U.S. colocation providers charge customers for (typically fiber) cross-connects between two parties within their U.S. data centers. Within a cage, customers can of course run their own wires. It is when the wires cross the customer boundary that the colocation provider owns the interconnect and manages the interconnection process. Interconnects have a monthly recurring fee in the U.S.
These cross-connects are estimated to cost about $40 to run. This amount includes the cost of the fiber, the cost of the labor to run the fiber, and even a small cost allocation for the indirect costs of a database in which to store the customer information. There are lots of assumptions here, of course.
But the cost of the cross-connect is immaterial compared to the $300 per month that the U.S. colocation providers charge for cross-connects. The important question is: What is the value of the cross-connect to the participant? How high could the price get?
Let’s compare free peering using a cross-connect against the next-best alternative, purchasing Internet Transit. If one could freely peer 5Gbps over a cross-connect, and the alternative was to purchase 5Gbps of transit at $1/Mbps, colocation providers could charge as much as $5000/month for that cross-connect!
Based on this analysis, the $300/month cross-connect is quite a bargain.
This analysis has a lot of assumptions, but these assumptions are the broad strokes. In both cases (transit and peering) we assume peers and transit providers participate at the colocation center, no increase in equipment costs is incurred, and no incremental labor costs of peering, etc. are incurred. The point is that the value derived from the cross-connect is calculably higher than the price of the cross-connect.
The other comparison that is often made is the cost of a cross-connect compared to the cost of a circuit. Again, the cross-connect is a cost-effective alternative.

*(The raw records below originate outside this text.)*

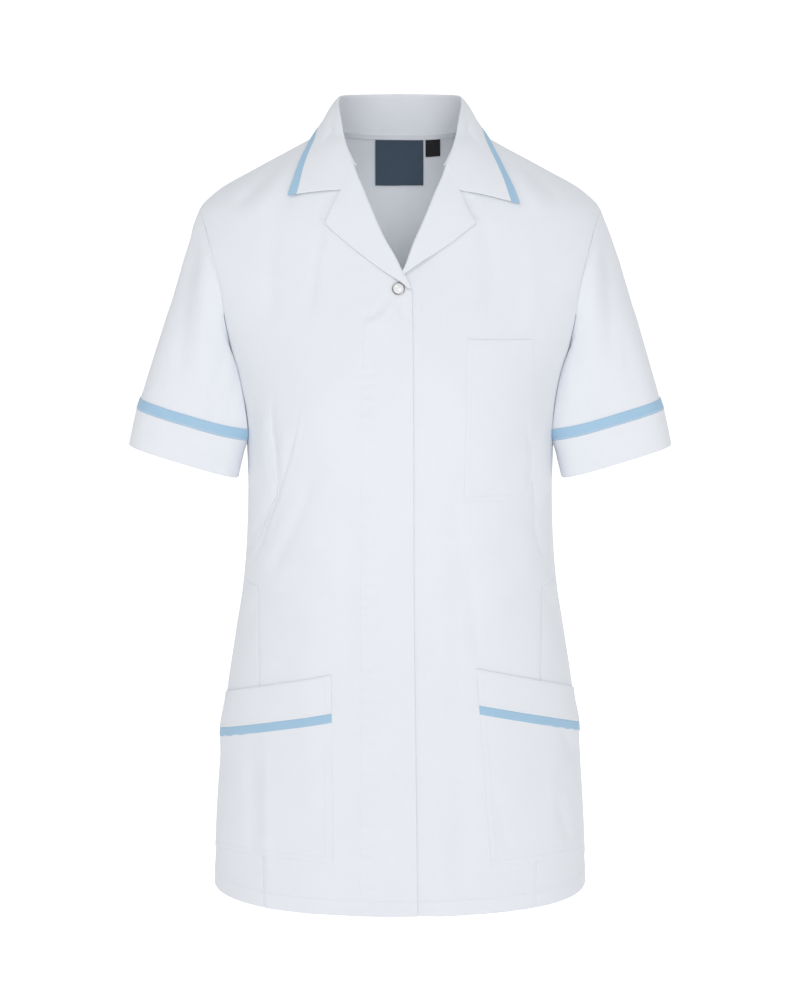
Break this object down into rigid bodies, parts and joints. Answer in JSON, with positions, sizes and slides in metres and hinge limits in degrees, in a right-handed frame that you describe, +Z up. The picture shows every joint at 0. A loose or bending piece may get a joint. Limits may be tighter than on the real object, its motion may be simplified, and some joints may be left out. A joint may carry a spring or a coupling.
{
  "type": "medical tunic",
  "caption": "Short-sleeved white medical tunic in its worn, hollow form: open collar and lapels, covered front, patch pockets and blue trim strips.",
  "frame": {"origin": "midway between the neck ends of the two shoulder seams, where the wearer's shoulders hold the tunic", "axes": "+Z up, the wearer faces -Y, the wearer's left is +X"},
  "size_m": [0.5382, 0.259, 0.7963],
  "materials": {
    "white_cloth": "matt plain weave, near white",
    "blue_trim": "matt plain weave, light blue",
    "slate_label": "woven label, slate blue, plain",
    "black_tab": "woven tab, black, plain",
    "silver_metal": "polished stud ring",
    "pearl_cap": "pearl white stud cap"
  },
  "bodies": {
    "root": {"back": "white_cloth", "front_right": "white_cloth", "front_left": "white_cloth", "side_panel_right": "white_cloth", "side_panel_left": "white_cloth", "sleeve_right": "white_cloth", "sleeve_left": "white_cloth", "cuff_right": "white_cloth", "cuff_left": "white_cloth", "lapel_right": "white_cloth", "lapel_left": "white_cloth", "collar": "white_cloth", "chest_pocket": "white_cloth", "hip_pocket_right": "white_cloth", "hip_pocket_left": "white_cloth", "hip_pocket_band_right": "white_cloth", "hip_pocket_band_left": "white_cloth", "neck_tape": "white_cloth", "cuff_trim_right": "blue_trim", "cuff_trim_left": "blue_trim", "collar_trim": "blue_trim", "hip_pocket_trim_right": "blue_trim", "hip_pocket_trim_left": "blue_trim", "label_main": "slate_label", "label_size": "black_tab", "stud_ring": "silver_metal", "stud_cap": "pearl_cap"}
  },
  "joints": []
}
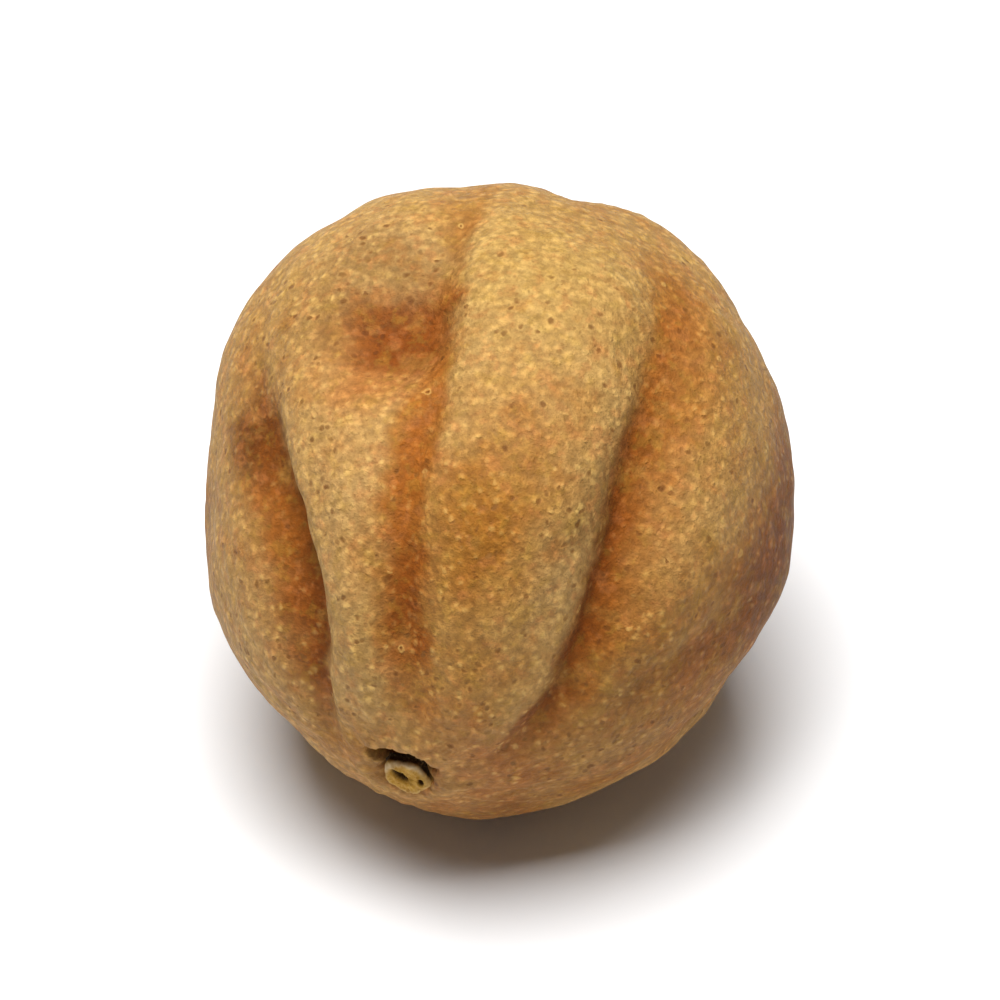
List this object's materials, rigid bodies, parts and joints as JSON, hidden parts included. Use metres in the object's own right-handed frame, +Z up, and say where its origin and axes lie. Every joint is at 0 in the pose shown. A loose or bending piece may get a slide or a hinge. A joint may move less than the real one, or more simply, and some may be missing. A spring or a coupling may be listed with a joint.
{
  "type": "dried lime",
  "caption": "Whole dried lime, a shrunken citrus fruit with deep pole-to-pole folds, hollows and a woody stem button, resting on its side on a small flat spot.",
  "frame": {"origin": "middle of the flat spot that the fruit rests on", "axes": "+Z up; -Y is the side of the stem end, which dips below level; +Y is the side of the blossom end; +X is to the right when looking along +Y"},
  "size_m": [0.0356, 0.0381, 0.0348],
  "materials": {
    "dried_rind": "matte",
    "woody_stem": "matte"
  },
  "bodies": {
    "root": {"fruit_rind": "dried_rind", "stem_button": "woody_stem"}
  },
  "joints": []
}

The profit on cross-connects is nearly 100%. A colocation provider with 5000 cross-connects generating $250/month yields $1.25M every month. Not a bad business.
It is interesting to observe that in Europe, cross-connects within data centers have always been run either by the tenants of the colocation center or by the colocation providers for a one-time fee of about $200. So when the European ISPs came to the U.S., they were surprised that there were monthly recurring charges for a piece of fiber run between participants.
Some of the European colocation operators I spoke with see Europe adopting the U.S. monthly recurring cost cross-connect model. They thought their customers might revolt. Some European colocation centers have already started owning the cross-connect process, so they seem to be inching along this path towards the U.S. cross-connect model.
Peering Workshop Practice Questions
Here are a few practice questions from the Internet Peering Workshop:
1. Between the U.S. IXP model and the European IXP model, which would you guess is more expensive and why?
2. Why can’t the European model IXPs price based on who the prospective customer is?
3. Which model (European or U.S.) probably has a higher operations cost?
4. Zaid Telekom, a large telco, opens a data center for its customers. They claim they will sell to anyone. They encourage their competitors to come and be customers there. This data center is best described as a
- A. carrier-neutral IXP
- B. U.S.-model IXP
- C. telco hotel
- D. carrier hosting facility
5. Snowhorn Real Estate Holdings converts a very large building into a multi-floor data center. They do not operate a network of any kind. They sell only floors and suites. This data center is best described as a
- A. U.S.-model IXP
- B. ISP POP
- C. telco hotel
- D. European-model IXP
6. Summa Corp. builds data centers across Africa and does not own a carrier or ISP network. They encourage carriers and ISPs to build in, but do not buy any services from them. This data center is best described as a
- A. European-model IXP
- B. carrier-neutral data center
- C. U.S.-model IXP
- D. ISP data center
7. Orlowski Internet Facilities builds data centers around the world and purchases bulk Internet Transit for resale inside its data center to its tenants. This data center is best described as a
- A. hosting company
- B. carrier-neutral colocation center
- C. U.S.-model IXP
- D. carrier POP
8. Jumoke Centre builds a colocation data center complete with a peering fabric in Nigeria. It sells rack space to anyone but markets itself to the ISP community as a peering point. It does not operate a network and does not buy or resell any network. This data center is best described as a
- A. European model IXP
- B. carrier-neutral colocation center
- C. U.S.-model IXP
- D. carrier POP
9. Witteman Int’l operates a shared peering fabric across multiple colocation buildings. Other than this LAN, it does not operate a network. This data center is best described as a
- A. European-model IXP
- B. carrier-neutral colocation center
- C. U.S.-model IXP
- D. ISP data center
Answers to these questions are in the answer key in the back of the book.